I am so happy with this program and my results (The Nancy is happy, as well), so happy, too, that I was able to go into my closet this morning and fit in some of my clothes from the “B” wardrobe.

Just call me Skinny.

And that is all I have to say about that…

 
Saturday, September 30, 2017

To It I say, Bullshit…

09/30/2017

Recently I made a post on Facebook about having a buzz and being emboldened to post my true feelings of the current outrage by professional athletes taking a knee during the National Anthem, and also about how I support the current resident of the White House. I got some blowback.

Total bullshit. My post was in a spirit of lightheartedness, nothing demeaning or derogatory, but some did take it that way. I truly had a buzz and was messing around. My thought to them, screw ‘em.

One goofball is a guy I went to high school with, who was a snob ass then and still is now, accused me, basically being a bigot, bringing up what went on in Charlottesville this summer, white supremacy and my “white privilege.” Bullshit, and I called him on it. I know this dude never served in any branch of the military…instead, he hid behind a college deferment. I instructed him not to lecture me on the 1st Amendment. He did not respond, which surprised me by not surprising me.

Last night I was looking at FB because I had not looked at it for over a day. A friend, who I love dearly, also brought up the “white privilege” thing. Bullshit, one more time. People have too much time on their hands and seem get bent out of shape by everything. They call these individuals “Liberals.”

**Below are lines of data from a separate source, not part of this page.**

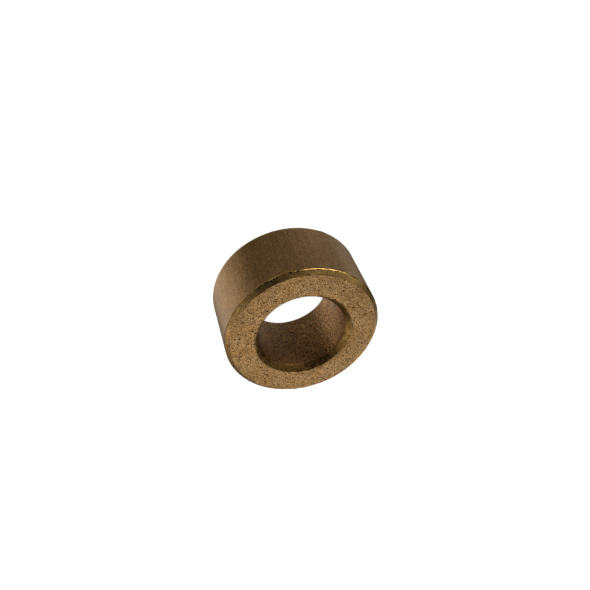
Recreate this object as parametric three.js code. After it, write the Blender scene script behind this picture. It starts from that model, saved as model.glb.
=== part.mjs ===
// Plain sleeve bushing of sintered, oil-filled bronze.
//
// The real bushing is one piece: bronze powder is pressed in a die, sintered, filled with oil
// and sized. It is pressed into a housing by its outside diameter, and a shaft runs in its bore.
// Millimetres, +Z up along the bore. The origin is the centre of the lower end face.
import * as THREE from "three";

// Driving dimensions. The bushing is a nominal inch size: 9/16 bore, 1 outside, 1/2 long.
const INCH = 25.4;
const OUTSIDE_DIAMETER = 1 * INCH;
const BORE_DIAMETER = (9 / 16) * INCH;
const LENGTH = (1 / 2) * INCH;

// The punches form a lead-in chamfer at both ends of both diameters.
const OUTER_CHAMFER = { leg: 0.7, angle: 45 }; // leg along the end face, degrees from the face
const BORE_CHAMFER = { leg: 0.8, angle: 50 };

// The sizing tools burnish the corner where a chamfer meets a cylinder. The core rod also rubs
// the bore's mouth rounder than the outer rim of the end face, which stays almost sharp.
const SIZED_CORNER_RADIUS = 0.3;
const MOUTH_CORNER_RADIUS = 0.2;
const RIM_CORNER_RADIUS = 0.08;

// Facets: flats round the axis, and flats in each half of a rounded corner.
const FLATS_ROUND = 144;
const FLATS_PER_HALF_CORNER = 1;

const BRONZE = { color: 0x8f6b42, roughness: 0.5, metalness: 1.0 };

// How far a chamfer runs along the axis.
function chamferDepth({ leg, angle }) {
  return leg * Math.tan(THREE.MathUtils.degToRad(angle));
}

// The corners of half the wall's section, as (radius, height), before they are rounded. They
// start in the bore and go down over the lower end face to the outside.
function lowerCorners() {
  const bore = BORE_DIAMETER / 2;
  const outside = OUTSIDE_DIAMETER / 2;
  return [
    { at: [bore, chamferDepth(BORE_CHAMFER)], radius: SIZED_CORNER_RADIUS },
    { at: [bore + BORE_CHAMFER.leg, 0], radius: MOUTH_CORNER_RADIUS },
    { at: [outside - OUTER_CHAMFER.leg, 0], radius: RIM_CORNER_RADIUS },
    { at: [outside, chamferDepth(OUTER_CHAMFER)], radius: SIZED_CORNER_RADIUS },
  ];
}

// The upper end is the lower end turned over, taken in the opposite order.
function upperCorners() {
  return lowerCorners()
    .reverse()
    .map(({ at: [r, z], radius }) => ({ at: [r, LENGTH - z], radius }));
}

// A closed path round these corners, each replaced by an arc that touches both its sides.
function roundedPath(corners) {
  const path = new THREE.Path();
  const points = corners.map(({ at }) => new THREE.Vector2(...at));
  corners.forEach(({ radius }, i) => {
    const corner = points[i];
    const before = points.at(i - 1).clone().sub(corner);
    const after = points[(i + 1) % points.length].clone().sub(corner);
    const half = Math.abs(before.angleTo(after)) / 2;
    // An arc takes at most a little under half of either side, so neighbours never cross.
    const room = 0.45 * Math.min(before.length(), after.length());
    const tangent = Math.min(radius / Math.tan(half), room);
    const fitted = tangent * Math.tan(half);
    const inward = before.clone().normalize().add(after.clone().normalize()).normalize();
    const centre = corner.clone().addScaledVector(inward, fitted / Math.sin(half));
    const start = corner.clone().addScaledVector(before.normalize(), tangent).sub(centre);
    const end = corner.clone().addScaledVector(after.normalize(), tangent).sub(centre);
    const clockwise = start.cross(end) < 0;
    path.absarc(centre.x, centre.y, fitted, start.angle(), end.angle(), clockwise);
  });
  path.closePath();
  return path;
}

// The wall's whole section, turned once round the axis. LatheGeometry turns about Y, so the
// result is stood up along Z.
function sleeveGeometry() {
  const section = roundedPath([...lowerCorners(), ...upperCorners()]);
  const outline = section.getPoints(FLATS_PER_HALF_CORNER);
  const turned = new THREE.LatheGeometry(outline, FLATS_ROUND);
  return turned.rotateX(Math.PI / 2);
}

const bushing = new THREE.Group();
bushing.name = "sintered_bronze_bushing";

const sleeve = new THREE.Mesh(sleeveGeometry(), new THREE.MeshStandardMaterial(BRONZE));
sleeve.name = "bushing_sleeve";
bushing.add(sleeve);

export default bushing;
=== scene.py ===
import math

import bpy
import numpy as np
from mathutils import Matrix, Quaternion, Vector


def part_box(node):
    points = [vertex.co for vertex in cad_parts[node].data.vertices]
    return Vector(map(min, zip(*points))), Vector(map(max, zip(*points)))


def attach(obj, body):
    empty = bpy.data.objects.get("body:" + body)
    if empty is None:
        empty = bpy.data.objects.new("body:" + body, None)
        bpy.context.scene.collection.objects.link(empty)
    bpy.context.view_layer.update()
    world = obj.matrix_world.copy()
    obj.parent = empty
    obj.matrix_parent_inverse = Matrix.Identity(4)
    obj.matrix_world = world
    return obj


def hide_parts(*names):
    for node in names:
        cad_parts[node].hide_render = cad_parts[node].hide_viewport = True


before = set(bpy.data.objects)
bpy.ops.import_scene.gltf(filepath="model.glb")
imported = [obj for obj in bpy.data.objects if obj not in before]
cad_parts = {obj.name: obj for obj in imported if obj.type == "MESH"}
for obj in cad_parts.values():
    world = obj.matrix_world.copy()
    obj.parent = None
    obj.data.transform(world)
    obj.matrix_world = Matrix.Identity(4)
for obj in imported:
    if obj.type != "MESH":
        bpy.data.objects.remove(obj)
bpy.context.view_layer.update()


# ---- The sleeve -------------------------------------------------------------------------------
# The whole object: a plain bushing of bronze powder, pressed in a die, sintered, filled with oil
# and sized. Its outside is pressed into a housing, and a shaft runs in its bore. The powder shows
# on the end faces, which only the punches touch, and the sizing tools close it elsewhere.

MM = 0.001
INCH = 25.4 * MM
sleeve_low, sleeve_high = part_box("bushing_sleeve")
OUTSIDE_RADIUS = (sleeve_high[0] - sleeve_low[0]) / 2
LENGTH = sleeve_high[2] - sleeve_low[2]
BORE_RADIUS = 9 / 16 * INCH / 2
OUTER_CHAMFER_LEG = 0.7 * MM       # along the end face, and the depth is along the axis
OUTER_CHAMFER_DEPTH = OUTER_CHAMFER_LEG * math.tan(math.radians(45))
BORE_CHAMFER_LEG = 0.8 * MM
BORE_CHAMFER_DEPTH = BORE_CHAMFER_LEG * math.tan(math.radians(50))
SIZED_CORNER_RADIUS = 0.3 * MM     # where a chamfer meets a cylinder
MOUTH_CORNER_RADIUS = 0.2 * MM     # where the bore's chamfer meets the end face
RIM_CORNER_RADIUS = 0.08 * MM      # where the outer chamfer meets the end face
MOUTH_RADIUS = BORE_RADIUS + BORE_CHAMFER_LEG

# The flat stretches of the section, each between two corners, and how far apart its rows are.
STRETCHES = 5
BORE, BORE_CHAMFER, END_FACE, OUTER_CHAMFER, OUTSIDE = range(STRETCHES)
ROW_SPACING = {BORE: 0.45 * MM, BORE_CHAMFER: 0.13 * MM, END_FACE: 0.105 * MM,
               OUTER_CHAMFER: 0.13 * MM, OUTSIDE: 0.30 * MM}
ROWS_PER_CORNER = 5
STEPS_ROUND = 500


def section_corners():
    """The wall's eight corners as (radius, height, rounding, stretch that follows), from the foot
    of the bore out over the lower face, up the outside and back in over the upper face."""
    lower = [
        (BORE_RADIUS, BORE_CHAMFER_DEPTH, SIZED_CORNER_RADIUS),
        (MOUTH_RADIUS, 0.0, MOUTH_CORNER_RADIUS),
        (OUTSIDE_RADIUS - OUTER_CHAMFER_LEG, 0.0, RIM_CORNER_RADIUS),
        (OUTSIDE_RADIUS, OUTER_CHAMFER_DEPTH, SIZED_CORNER_RADIUS),
    ]
    upper = [(r, LENGTH - z, rounding) for r, z, rounding in reversed(lower)]
    follows = [BORE_CHAMFER, END_FACE, OUTER_CHAMFER, OUTSIDE,
               OUTER_CHAMFER, END_FACE, BORE_CHAMFER, BORE]
    return [(*corner, stretch) for corner, stretch in zip(lower + upper, follows)]


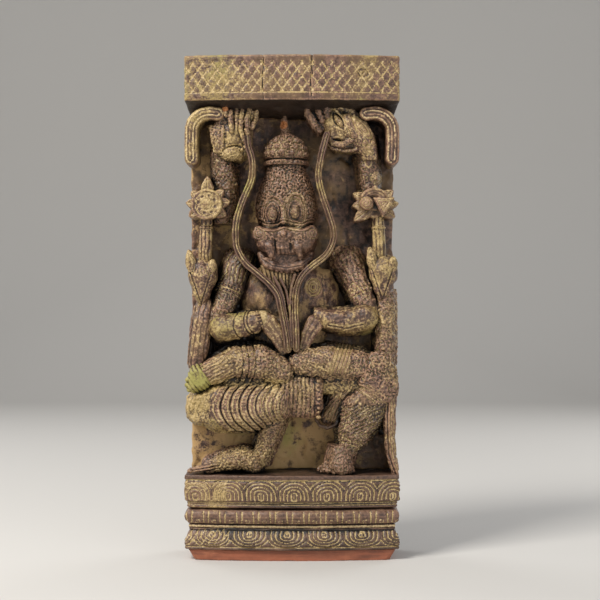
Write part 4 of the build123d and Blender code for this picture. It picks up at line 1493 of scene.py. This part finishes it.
def right_foot():
    toes = [((-4 - 3 * i, 12 + 3 * i, -4), (-12 - 3.4 * i, 9 + 6 * i, -10.5), 4.2) for i in range(4)]
    c, *_ = foot("right_foot", [(7, 18, 20), (5, 16, 8), (3, 14, -4)], [13, 14, 15], toes)
    c.tube([(8, 18, 2), (16, 20, -11)], [9, 6], 4)
    c.d = np.maximum(c.d, -c.half[2] - c.z + 0.3).astype(np.float32)
    c.curls(4.6, 1.2)
    c.finish(FACE, rough=(5, 0.9))


def right_thigh():
    """Shadowed inside of the bent leg, cut with long gouge strokes."""
    c, *_ = limb_member(
        "right_thigh", [(14, 15, 34), (4, 15, 12), (-10, 17, -14)], [24, 22, 15], margin=14.0
    )
    web = c.outline([(-34, 44), (30, 44), (34, 8), (8, -8), (-14, -22), (-34, -4)])
    c.add(c.prism(web, 20.0, 8.0), 6)
    c.hatch(30, 4.6, 1.6)
    # lighter at the top, darkening downward into the bend: painted shade
    c.coat_and_shade = 0.9 * unit((c.z - 2) / 12)
    c.finish(SHADE, rough=(7, 1.0))


def right_calf():
    c, s, side = limb_member(
        "right_calf", [(16, 22, 32), (1, 23, 6), (-9, 20, -16), (-18, 18, -38)],
        [21, 28, 22, 13], margin=6.0,
    )
    knee = unit((c.z - 12) / 5)
    for shift in (0, 7, 14):
        c.incise(c.z + 0.75 * c.x - 27 - shift, 1.8, 0.9, 0.8, where=knee)
        c.incise(c.z + 0.75 * c.x - 30 - shift, 1.0, 0.7, where=knee)
    c.hatch(60, 4.6, 1.6, mask=1 - knee)
    c.curls(4.8, 1.5, mask=1 - 0.5 * knee)
    bands(c, s, (72,), 1.3, 1.5, 3.8, side)
    c.coat_and_shade = -0.85 + 0.6 * knee - 0.4 * unit((c.x - 4) / 14)
    c.finish(FIGURE, rough=(6, 1.0))


# ------------------------------------------------------------------ making everything
for make in (
    capital, upper_lotus, middle_band, lower_lotus, plinth, back_board, strands,
    left_raised_arm, right_raised_arm, left_raised_hand, right_raised_hand, right_raised_thumb,
    left_upper_arm, right_upper_arm, left_forearm, right_forearm, tearing_hands,
    left_holding_arm, left_holding_hand, right_holding_arm, chakra, conch, head, crown_finial, chin_collar,
    mane, torso, lap_figure_legs, lap_figure_body, lap_figure_knee, lap_figure_shin, left_thigh, waist_pleat,
    waist_tassel, left_shin, left_foot, right_foot, right_thigh, right_calf,
):
    make()
scroll("left_scroll", -1)
scroll("right_scroll", 1)
attribute_arm("left_disc_arm", -1)
attribute_arm("right_conch_arm", 1)
elbow_leaf("left_elbow_leaf")
elbow_leaf("right_elbow_leaf")
flame_ring("chakra_flames", (-2, -5), 17, (
    (0, 35), (48, 27), (82, 28), (122, 27), (-50, 26), (-84, 27), (-122, 27),
))
flame_ring("conch_flames", (0, -5), 16, (
    (-62, 30), (-92, 28), (-128, 32), (52, 29), (86, 29), (120, 29), (0, 24),
))

shade_crevices()

for node in ("ring_staple", "hanging_ring"):
    for slot_index in range(len(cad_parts[node].data.materials)):
        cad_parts[node].data.materials[slot_index] = WIRE


# ------------------------------------------------------------------ floor, light and camera
def studio():
    """Pale floor that sweeps up far behind the panel."""
    reach, flat, bend = 4.0, 2.6, 0.9  # how far the floor goes, where its bend starts, and radius of the bend
    sweep = [(-reach, 0.0), (flat, 0.0)]
    sweep += [(flat + bend * math.sin(a), bend - bend * math.cos(a)) for a in np.linspace(0.15, math.pi / 2, 9)]
    sweep.append((3.5, reach))
    points = [(x, y, z) for y, z in sweep for x in (-reach, reach)]
    faces = [(2 * i, 2 * i + 1, 2 * i + 3, 2 * i + 2) for i in range(len(sweep) - 1)]
    me = bpy.data.meshes.new("floor")
    me.from_pydata(points, [], faces)
    me.shade_smooth()
    floor = bpy.data.objects.new("floor", me)
    bpy.context.scene.collection.objects.link(floor)
    me.materials.append(Nodes("pale_floor").surface((0.62, 0.60, 0.57, 1), 0.8))


def area_light(name, place, target, size, power, tint=(1, 1, 1)):
    data = bpy.data.lights.new(name, "AREA")
    data.size = size
    data.energy = power
    data.color = tint
    light = bpy.data.objects.new(name, data)
    light.location = place
    light.rotation_euler = Vector(np.subtract(target, place)).to_track_quat("-Z", "Y").to_euler()
    bpy.context.scene.collection.objects.link(light)


studio()
centre = [(a + b) / 2 for a, b in zip(*cad_box)]
area_light("key", (-1.2, -1.2, 2.0), centre, 0.8, 60, (1.0, 0.97, 0.92))
area_light("fill", (1.3, -2.0, 0.5), centre, 1.6, 15, (0.95, 0.97, 1.0))
area_light("back_left", (-1.5, 1.4, 1.6), centre, 1.2, 14)
area_light("back_right", (1.5, 1.4, 1.2), centre, 1.2, 12)

world = bpy.data.worlds.new("studio_air")
world.use_nodes = True
sky = world.node_tree.nodes["Background"]
sky.inputs["Color"].default_value = (0.9, 0.92, 0.95, 1)
sky.inputs["Strength"].default_value = 0.36
bpy.context.scene.world = world
bpy.context.scene.view_settings.view_transform = "Standard"

LENS = 85.0
SENSOR = 36.0
VIEW_WIDTH = 0.720  # of the picture, at the front of the panel
VIEW_MIDDLE = (0.0096, 0.3144)  # x and z of the point that the camera faces
camera_data = bpy.data.cameras.new("camera")
camera_data.lens = LENS
camera_data.sensor_width = SENSOR
camera = bpy.data.objects.new("camera", camera_data)
camera.location = (VIEW_MIDDLE[0], cad_box[0][1] - VIEW_WIDTH * LENS / SENSOR, VIEW_MIDDLE[1])
camera.rotation_euler = (math.pi / 2, 0, 0)
bpy.context.scene.collection.objects.link(camera)
bpy.context.scene.camera = camera
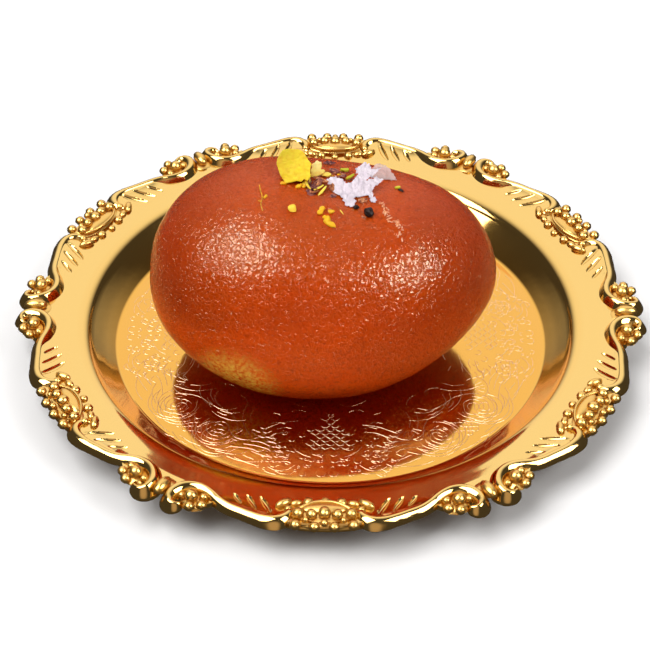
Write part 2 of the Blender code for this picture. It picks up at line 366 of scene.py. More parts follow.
@dataclass(frozen=True)
class GiltBrass(Finish):
    """Brass, polished and gilded: a mirror, paler on the brim, where the pale tint is painted sheen for
    the brim's brighter reflection.
    """

    gold: str = "F4B757"
    # pale: painted sheen, a tint that stands in for the brim's brighter reflection
    pale: str = "F8CE7C"
    ripple: float = 2.5             # millimetres from one ripple to the next
    polish: tuple[float, float] = (0.05, 0.11)      # roughness where it is most and least bright

    def fill(self, tree: bpy.types.NodeTree, shader: bpy.types.Node) -> None:
        """Add a gold mirror whose ripple and gloss vary a little."""
        place = add_node(tree, "TexCoord").outputs["Object"]
        cloud = add_node(tree, "TexNoise", {"Scale": 60.0, "Detail": 3.0}, {"Vector": place})
        flat = add_node(tree, "VectorMath", {"operation": "MULTIPLY", 1: (1.0, 1.0, 0.0)},
                        {0: place})
        out = add_node(tree, "VectorMath", {"operation": "LENGTH"},
                       {0: flat.outputs["Vector"]})
        # Painted sheen: the gilt turns paler from the well's edge out over the brim, standing in for the
        # brim's brighter reflection.
        wear_and_sheen_mask = add_node(tree, "MapRange", {"From Min": 43.5 * MM, "From Max": 51.0 * MM},
                          {"Value": out.outputs["Value"]})
        tint = add_node(tree, "MixRGB", {"Color1": colour(self.gold), "Color2": colour(self.pale)},
                        {"Fac": wear_and_sheen_mask.outputs["Result"]})
        gloss = add_node(tree, "MapRange", {"From Min": 0.3, "From Max": 0.7,
                                            "To Min": self.polish[0], "To Max": self.polish[1]},
                         {"Value": cloud.outputs["Fac"]})
        ripple = add_node(tree, "TexNoise", {"Scale": 1.0 / (self.ripple * MM), "Detail": 1.0},
                          {"Vector": place})
        bump = add_node(tree, "Bump", {"Strength": 0.05, "Distance": 0.0002},
                        {"Height": ripple.outputs["Fac"]})
        shader.inputs["Metallic"].default_value = 1.0
        tree.links.new(tint.outputs["Color"], shader.inputs["Base Color"])
        tree.links.new(gloss.outputs["Result"], shader.inputs["Roughness"])
        tree.links.new(bump.outputs["Normal"], shader.inputs["Normal"])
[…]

Here’s where I stand: I did not get to select my parents; I did not get to choose my race; I did get to work, and work hard for what I have; I do not and will not apologize to anyone for what I have and how I got here.

If there is truly such a thing as “white privilege” and that helped my along the way? Good deal, I love it, and make no apology for availing myself to it.
To those who want to chastise me for this…BULLSHIT.